▶ _TASK PROMPT_
The required output consists solely of the lines from the one containing "1)) * blank" down to the one containing "cad_parts[node].hide_render = cad_parts[node].hide_viewport", both included, each quoted exactly.
/---
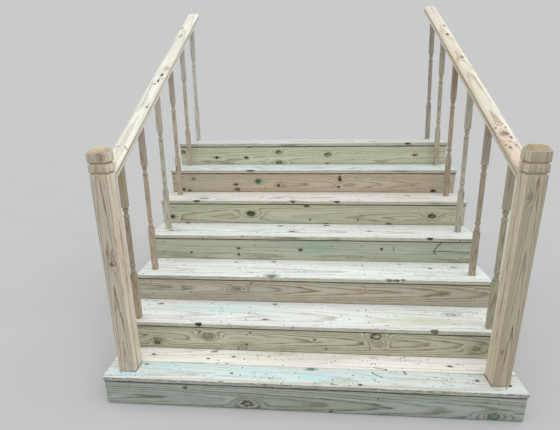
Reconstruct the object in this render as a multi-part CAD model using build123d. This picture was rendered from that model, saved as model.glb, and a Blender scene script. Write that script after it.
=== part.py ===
from build123d import *
import math
import os

# Wooden deck stairs: seven treads on cut stringers, closed risers, two V-groove newel posts
# standing through the bottom tread, moulded handrails and turned balusters.
# Millimetres. +X to the right seen from the front, +Y towards the porch, +Z up.
# The origin is on the back face of the hanger board, at its centre.

# Steps
step_count = 7
rise = 175.0
going = 265.0
stair_width = 2200.0
tread_thickness = 25.4
tread_depth = 285.75
tread_edge_radius = 5.0
nosing = 5.0
riser_thickness = 25.4
riser_end_inset = 5.0
riser_ground_gap = 6.0

# Bottom tread, made of two narrower boards
front_board_depth = 139.7
board_gap = 6.0

# Stringers, cut from wide planks, and what ties them
stringer_count = 7
stringer_thickness = 38.1
stringer_end_inset = 35.0
stringer_plank = 285.75
hanger_height = 235.0
hanger_thickness = 38.1
block_height = 139.7
block_thickness = 38.1

# Newel posts, bolted to the inner sides of the outer stringers
post_size = 88.9
post_height = 1390.0
post_setback = 52.0
post_notch_gap = 4.0
post_chamfer_drop = 24.0
post_chamfer_inset = 17.0
groove_width = 12.0
groove_depth = 8.0
upper_groove_drop = 73.0
lower_groove_drop = 120.0

# Handrails, a little outside the posts' middle; the right one runs inwards towards its top
rail_width = 88.9
rail_thickness = 38.1
rail_outset = 8.0
rail_crown = 4.0
rail_edge_radius = 8.0
rail_groove_radius = 4.5
rail_groove_drop = 17.0
rail_top_at_post = 1260.0
rail_past_porch = 50.0
right_rail_toe_in = 36.0

# Balusters, one on each tread above the bottom one, each further back on its tread than the last;
# their feet stand a little further out than their heads
baluster_size = 33.0
baluster_foot_outset = 17.0
baluster_head_outset = 8.0
first_baluster_setback = 46.0
baluster_step_back = 43.0

# Turned part of a baluster, above its square foot: places are shares of the turned length
foot_block = 288.0
turned_length = 396.0
groove_radius = 10.0
bead_radius = 16.5
bead_length = 20.0
lower_beads = (0.06, 0.16)
upper_beads = (0.84, 0.945)
shaft_places = (0.20, 0.32, 0.44, 0.56, 0.68, 0.78)
shaft_radii = (11.5, 13.5, 15.0, 15.0, 13.0, 10.5)
turning_sides = 12

# Levels and places that follow from the sizes above
ground = -(step_count * rise - tread_thickness - hanger_height / 2)
first_nosing = -((step_count - 1) * going + tread_depth)
riser_back_inset = nosing + riser_thickness
outer_stringer_x = stair_width / 2 - stringer_end_inset - stringer_thickness / 2
post_x = outer_stringer_x - stringer_thickness / 2 - post_size / 2
post_front = first_nosing + post_setback
post_back = post_front + post_size
baluster_spacing = going + baluster_step_back
rail_slope = rise / baluster_spacing
rail_depth = rail_thickness * math.hypot(1, rail_slope)


def tread_top(number):
    return ground + number * rise


def tread_front(number):
    return first_nosing + (number - 1) * going


def stringer_places():
    pitch = 2 * outer_stringer_x / (stringer_count - 1)
    return [-outer_stringer_x + index * pitch for index in range(stringer_count)]


def block(x_low, x_high, y_low, y_high, z_low, z_high):
    """A square-edged piece of timber between two corners."""
    size = (x_high - x_low, y_high - y_low, z_high - z_low)
    middle = ((x_low + x_high) / 2, (y_low + y_high) / 2, (z_low + z_high) / 2)
    return Pos(*middle) * Box(*size)


def tread_board(number, y_low, y_high, rounded_back=False):
    """A tread board with rounded long edges at its front and, if asked, at its back."""
    top = tread_top(number)
    board = block(-stair_width / 2, stair_width / 2, y_low, y_high, top - tread_thickness, top)
    long_edges = board.edges().filter_by(Axis.X).group_by(Axis.Y)
    rounded = list(long_edges[0])
    if rounded_back:
        rounded += list(long_edges[-1])
    return fillet(rounded, tread_edge_radius)


def post_notches():
    """Clearance round both newel posts where they pass through the bottom tread."""
    half = post_size / 2 + post_notch_gap
    y_low, y_high = post_front - post_notch_gap, post_back + post_notch_gap
    return [block(x - half, x + half, y_low, y_high, ground, tread_top(2)) for x in (-post_x, post_x)]


def bottom_tread():
    front = tread_front(1)
    seam = front + front_board_depth
    front_board = tread_board(1, front, seam, rounded_back=True)
    rear_board = tread_board(1, seam + board_gap, front + tread_depth)
    for cut in post_notches():
        front_board -= cut
        rear_board -= cut
    return front_board, rear_board


def riser(number):
    """Closed riser standing on the tread below it, or just off the ground for the first."""
    half = stair_width / 2 - riser_end_inset
    front = tread_front(number) + nosing
    low = ground + riser_ground_gap if number == 1 else tread_top(number - 1)
    return block(-half, half, front, front + riser_thickness, low, tread_top(number) - tread_thickness)


def stringer(x):
    """Saw-tooth stringer: level cuts under the treads, plumb cuts behind the risers."""
    front = tread_front(1) + riser_back_inset
    back = -hanger_thickness
    points = [(front, ground)]
    for number in range(1, step_count + 1):
        seat = tread_top(number) - tread_thickness
        points.append((tread_front(number) + riser_back_inset, seat))
        end = tread_front(number + 1) + riser_back_inset if number < step_count else back
        points.append((end, seat))
    slope = rise / going
    below = stringer_plank * math.hypot(1, slope)
    first_seat = tread_top(1) - tread_thickness
    points.append((back, first_seat + slope * (back - front) - below))
    points.append((front + (ground - first_seat + below) / slope, ground))
    outline = make_face(Polyline(*points, close=True))
    side = Plane(origin=(x - stringer_thickness / 2, 0, 0), x_dir=(0, 1, 0), z_dir=(1, 0, 0))
    return extrude(side * outline, stringer_thickness)


def hanger_board():
    """Ledger plank on the porch face that carries the stringers' upper ends."""
    half = stair_width / 2 - riser_end_inset
    return block(-half, half, -hanger_thickness, 0, -hanger_height / 2, hanger_height / 2)


def post_block(side):
    """Blocking between two stringers, which holds the newel post from behind."""
    places = stringer_places()
    low, high = places[-2] + stringer_thickness / 2, places[-1] - stringer_thickness / 2
    top = tread_top(1) - tread_thickness
    x_low, x_high = (low, high) if side > 0 else (-high, -low)
    return block(x_low, x_high, post_back, post_back + block_thickness, top - block_height, top)


def newel_post(side):
    """Square post with a chamfered head and two V-grooves all round."""
    top = ground + post_height
    half = post_size / 2
    outline = [(half, ground)]
    for drop in (lower_groove_drop, upper_groove_drop):
        middle = top - drop
        outline += [(half, middle - groove_width / 2), (half - groove_depth, middle),
                    (half, middle + groove_width / 2)]
    outline += [(half, top - post_chamfer_drop), (half - post_chamfer_inset, top)]
    centre = Pos(side * post_x, post_front + half, 0)
    squares = [centre * Pos(0, 0, z) * Rectangle(2 * reach, 2 * reach) for reach, z in outline]
    return loft(squares, ruled=True)


def rail_foot(side):
    """Plane across a handrail's lower end: origin in the middle of its underside, normal along it."""
    toe_in = right_rail_toe_in if side > 0 else 0.0
    drift = -toe_in / (rail_past_porch - post_back)
    underside = ground + rail_top_at_post - rail_depth
    origin = (side * (post_x + rail_outset), post_back, underside)
    return Plane(origin=origin, x_dir=(-1, drift, 0), z_dir=(drift, 1, rail_slope))


def rail_profile():
    """Moulded handrail section: crowned top, rounded shoulders, a finger groove down each side."""
    half = rail_width / 2
    shoulder = rail_thickness - rail_crown
    crown = ThreePointArc((-half, shoulder), (0, rail_thickness), (half, shoulder))
    sides = Polyline((half, shoulder), (half, 0), (-half, 0), (-half, shoulder))
    section = make_face(crown + sides)
    corners = section.vertices().group_by(Axis.Y)[-1]
    section = fillet(corners, rail_edge_radius)
    for side in (-1, 1):
        section -= Pos(side * half, rail_thickness - rail_groove_drop) * Circle(rail_groove_radius)
    return section


def handrail(side):
    """Handrail along the flight, cut plumb against the post and against the porch column."""
    foot = rail_foot(side)
    spare = 2 * rail_thickness
    length = (rail_past_porch - post_back) * math.hypot(1, rail_slope) + 2 * spare
    rail = extrude(foot.offset(-spare) * rail_profile(), length)
    reach = stair_width
    return rail & block(-reach, reach, post_back, rail_past_porch, ground, -2 * ground)


def bead(share):
    """Half-round bead of the turning, as (radius, height) pairs."""
    middle = foot_block + share * turned_length
    swell = bead_radius - groove_radius
    pairs = []
    for angle in range(0, 181, 45):
        turn = math.radians(angle)
        pairs.append((groove_radius + swell * math.sin(turn), middle - bead_length / 2 * math.cos(turn)))
    return pairs


def turning():
    """Turned part between the square blocks: two beads, a bellied shaft, two beads."""
    pairs = [(groove_radius, foot_block)]
    for share in lower_beads:
        pairs += bead(share)
    pairs += [(radius, foot_block + share * turned_length)
              for share, radius in zip(shaft_places, shaft_radii)]
    for share in upper_beads:
        pairs += bead(share)
    pairs.append((groove_radius, foot_block + turned_length))
    rings = [Pos(0, 0, height) * RegularPolygon(radius, turning_sides) for radius, height in pairs]
    return loft(rings, ruled=True)


def baluster_blank():
    """Baluster on its own axis, with spare length at the foot and at the head."""
    half = baluster_size / 2
    foot = block(-half, half, -half, half, -half, foot_block)
    head_low = foot_block + turned_length
    head = block(-half, half, -half, half, head_low, rail_top_at_post)
    return foot + turning() + head


def baluster(side, number, blank):
    """A blank stood on its tread under the handrail, cut level below and along the rail above."""
    rail = rail_foot(side)
    y = tread_front(number) + first_baluster_setback + (number - 2) * baluster_step_back
    base = tread_top(number)
    run = y - post_back
    inwards = rail.z_dir.X / rail.z_dir.Y * run - side * (baluster_foot_outset - baluster_head_outset)
    lean = inwards / (rail.origin.Z + rail_slope * run - base)
    x = rail.origin.X + side * baluster_foot_outset
    standing = Plane(origin=(x, y, base), x_dir=(1, 0, -lean), z_dir=(lean, 0, 1)) * blank
    standing = split(standing, Plane(origin=(x, y, base), z_dir=(0, 0, 1)), keep=Keep.TOP)
    return split(standing, Plane(origin=rail.origin, z_dir=rail.y_dir), keep=Keep.BOTTOM)


parts = {}
parts["tread_1_front"], parts["tread_1_rear"] = bottom_tread()
for number in range(2, step_count + 1):
    front = tread_front(number)
    parts[f"tread_{number}"] = tread_board(number, front, front + tread_depth)
for number in range(1, step_count + 1):
    parts[f"riser_{number}"] = riser(number)
for index, x in enumerate(stringer_places(), start=1):
    parts[f"stringer_{index}"] = stringer(x)
parts["hanger_board"] = hanger_board()
blank = baluster_blank()
for name, side in (("left", -1), ("right", 1)):
    parts[f"post_block_{name}"] = post_block(side)
    parts[f"newel_post_{name}"] = newel_post(side)
    parts[f"handrail_{name}"] = handrail(side)
    for number in range(2, step_count + 1):
        parts[f"baluster_{name}_{number}"] = baluster(side, number, blank)

os.makedirs("parts", exist_ok=True)
for name, solid in parts.items():
    export_step(solid, f"parts/{name}.step")
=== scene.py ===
import math
import random

import bmesh
import bpy
from mathutils import Matrix, Vector, noise


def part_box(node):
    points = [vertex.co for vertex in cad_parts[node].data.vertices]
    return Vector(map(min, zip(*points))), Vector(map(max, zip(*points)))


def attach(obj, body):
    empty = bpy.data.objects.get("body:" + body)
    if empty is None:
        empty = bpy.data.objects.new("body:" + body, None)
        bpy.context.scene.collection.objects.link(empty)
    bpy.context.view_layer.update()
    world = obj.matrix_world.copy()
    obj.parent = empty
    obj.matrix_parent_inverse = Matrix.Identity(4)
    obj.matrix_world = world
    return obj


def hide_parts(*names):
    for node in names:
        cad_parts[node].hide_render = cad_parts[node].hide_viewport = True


# Wooden deck stairs: boards, posts, rails and balusters of treated pine, each with its own grain,
# knots and tint. Metres. +X right seen from the front, +Y towards the porch, +Z up.

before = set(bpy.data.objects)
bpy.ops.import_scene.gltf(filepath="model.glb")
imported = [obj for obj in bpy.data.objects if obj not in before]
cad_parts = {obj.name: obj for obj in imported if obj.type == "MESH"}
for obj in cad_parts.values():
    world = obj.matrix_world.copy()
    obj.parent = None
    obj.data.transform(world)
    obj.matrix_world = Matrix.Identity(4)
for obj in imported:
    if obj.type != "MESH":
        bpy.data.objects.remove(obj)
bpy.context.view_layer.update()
MM = 0.001

# Sizes that several pieces share, in millimetres
GROUND = -1082.1
RISE, GOING = 175.0, 265.0
RISER_HEIGHT = 149.6
POST_HALF = 44.45
FIRST_SETBACK, BALUSTER_STEP_BACK = 46, 43
RAIL_SLOPE = RISE / (GOING + BALUSTER_STEP_BACK)


# Node materials

class Net:
    """Node tree of a material or world, with a short call for each kind of node."""

    def __init__(self, owner):
        owner.use_nodes = True
        self.owner = owner
        self.tree = owner.node_tree
        self.tree.nodes.clear()

    def put(self, socket, value):
        if isinstance(value, bpy.types.NodeSocket):
            self.tree.links.new(value, socket)
        else:
            socket.default_value = (*value, 1.0) if socket.type == "RGBA" else value

    def node(self, kind, inputs=(), **settings):
        made = self.tree.nodes.new("ShaderNode" + kind)
        for key, value in settings.items():
            setattr(made, key, value)
        for key, value in dict(inputs).items():
            self.put(made.inputs[key], value)
        return made

    def math(self, operation, *values):
        return self.node("Math", enumerate(values), operation=operation).outputs[0]

    def times(self, first, *others):
        for other in others:
            first = self.math("MULTIPLY", first, other)
        return first

    def vector(self, operation, *values):
        made = self.node("VectorMath", enumerate(values), operation=operation)
        scalar = operation in ("LENGTH", "DOT_PRODUCT", "DISTANCE")
        return made.outputs["Value" if scalar else "Vector"]

    def noise(self, place, detail=2.0, rough=0.5, output="Fac"):
        inputs = {"Vector": place, "Scale": 1.0, "Detail": detail, "Roughness": rough}
        return self.node("TexNoise", inputs).outputs[output]

    def span(self, value, low, high, to_low=0.0, to_high=1.0, kind="SMOOTHSTEP"):
        values = (value, low, high, to_low, to_high)
        return self.node("MapRange", enumerate(values), interpolation_type=kind).outputs[0]

    def mix(self, share, first, second, blend="MIX"):
        inputs = {0: share, 6: first, 7: second}
        made = self.node("Mix", inputs, data_type="RGBA", blend_type=blend)
        return made.outputs[2]

    def here(self):
        """Place on the object, in metres."""
        return self.node("TexCoord").outputs["Object"]

    def surface(self, inputs):
        """The material, with a principled shader that has these inputs."""
        shader = self.node("BsdfPrincipled", inputs)
        self.node("OutputMaterial", {0: shader.outputs[0]})
        return self.owner


KNOT_EYE = (0.24, 0.20, 0.11)
KNOT_BLACK = (0.035, 0.03, 0.02)
# Dark of the specks and grime, and of the painted shade along the risers' joints.
SPECK_AND_SHADE = (0.045, 0.04, 0.03)
TORN = (0.24, 0.21, 0.15)
# Painted shade in the finger grooves of the rails.
GROOVE_SHADE = (0.16, 0.12, 0.07)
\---
▶ _TASK OUTPUT_
    standing = Plane(origin=(x, y, base), x_dir=(1, 0, -lean), z_dir=(lean, 0, 1)) * blank
    standing = split(standing, Plane(origin=(x, y, base), z_dir=(0, 0, 1)), keep=Keep.TOP)
    return split(standing, Plane(origin=rail.origin, z_dir=rail.y_dir), keep=Keep.BOTTOM)


parts = {}
parts["tread_1_front"], parts["tread_1_rear"] = bottom_tread()
for number in range(2, step_count + 1):
    front = tread_front(number)
    parts[f"tread_{number}"] = tread_board(number, front, front + tread_depth)
for number in range(1, step_count + 1):
    parts[f"riser_{number}"] = riser(number)
for index, x in enumerate(stringer_places(), start=1):
    parts[f"stringer_{index}"] = stringer(x)
parts["hanger_board"] = hanger_board()
blank = baluster_blank()
for name, side in (("left", -1), ("right", 1)):
    parts[f"post_block_{name}"] = post_block(side)
    parts[f"newel_post_{name}"] = newel_post(side)
    parts[f"handrail_{name}"] = handrail(side)
    for number in range(2, step_count + 1):
        parts[f"baluster_{name}_{number}"] = baluster(side, number, blank)

os.makedirs("parts", exist_ok=True)
for name, solid in parts.items():
    export_step(solid, f"parts/{name}.step")
=== scene.py ===
import math
import random

import bmesh
import bpy
from mathutils import Matrix, Vector, noise


def part_box(node):
    points = [vertex.co for vertex in cad_parts[node].data.vertices]
    return Vector(map(min, zip(*points))), Vector(map(max, zip(*points)))


def attach(obj, body):
    empty = bpy.data.objects.get("body:" + body)
    if empty is None:
        empty = bpy.data.objects.new("body:" + body, None)
        bpy.context.scene.collection.objects.link(empty)
    bpy.context.view_layer.update()
    world = obj.matrix_world.copy()
    obj.parent = empty
    obj.matrix_parent_inverse = Matrix.Identity(4)
    obj.matrix_world = world
    return obj


def hide_parts(*names):
    for node in names:
        cad_parts[node].hide_render = cad_parts[node].hide_viewport = True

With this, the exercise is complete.